Campi di battaglia urbani: l’Africa delle grandi rivolte
A partire dalle primavere arabe i venti di sommossa sono proseguiti negli ultimi anni attraverso il Sahel, dove sono stati determinanti nel promuovere i putsch militari, in Sudan, causando la caduta del regime di al-Bashir, o in Nigeria, dove la mobilitazione giovanile portò nel 2020 allo scioglimento dei famigerati corpi di polizia Sars.
Eventi e fenomeni variegati che hanno alcuni tratti comuni principali: la forte partecipazione giovanile, il ruolo determinante dei social network e la centralità delle città come luoghi di protesta. Tre elementi che insieme sembrano fotografare alla perfezione l’Africa di oggi, sempre più giovane, tecnologica e urbanizzata. Nelle grandi metropoli le disuguaglianze economiche e sociali si fanno drammaticamente evidenti ed è proprio qui che nascono movimenti di protesta che, sfruttando le nuove tecnologie per diffondere idee e contenuti, affiancano studenti e giovani disoccupati dei quartieri periferici.

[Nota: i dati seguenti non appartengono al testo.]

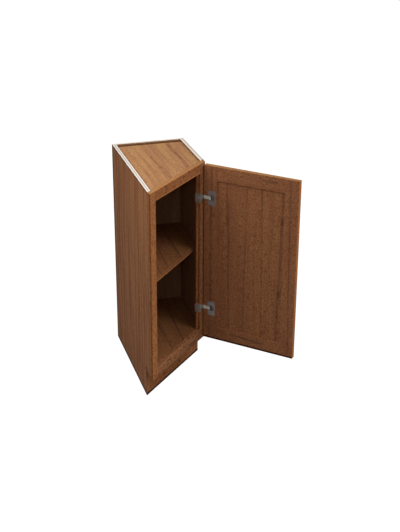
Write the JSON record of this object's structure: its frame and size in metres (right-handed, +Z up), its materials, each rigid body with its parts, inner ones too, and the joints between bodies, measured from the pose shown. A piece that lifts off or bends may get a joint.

Per le classi politiche di molti Paesi le piazze sono oggi la minaccia principale alla loro sopravvivenza, ben più di criminalità o gruppi terroristici; aumentano quindi le risorse spese in addestramento ed equipaggiamento a forze speciali di polizia pronte a intervenire in contesti urbani. Anche grazie agli aiuti internazionali, con programmi di addestramento e dotazioni offerti da Stati europei per contrastare criminalità o immigrazione ma talvolta, come documentato in Senegal lo scorso anno, impiegati per reprimere con la forza le proteste popolari.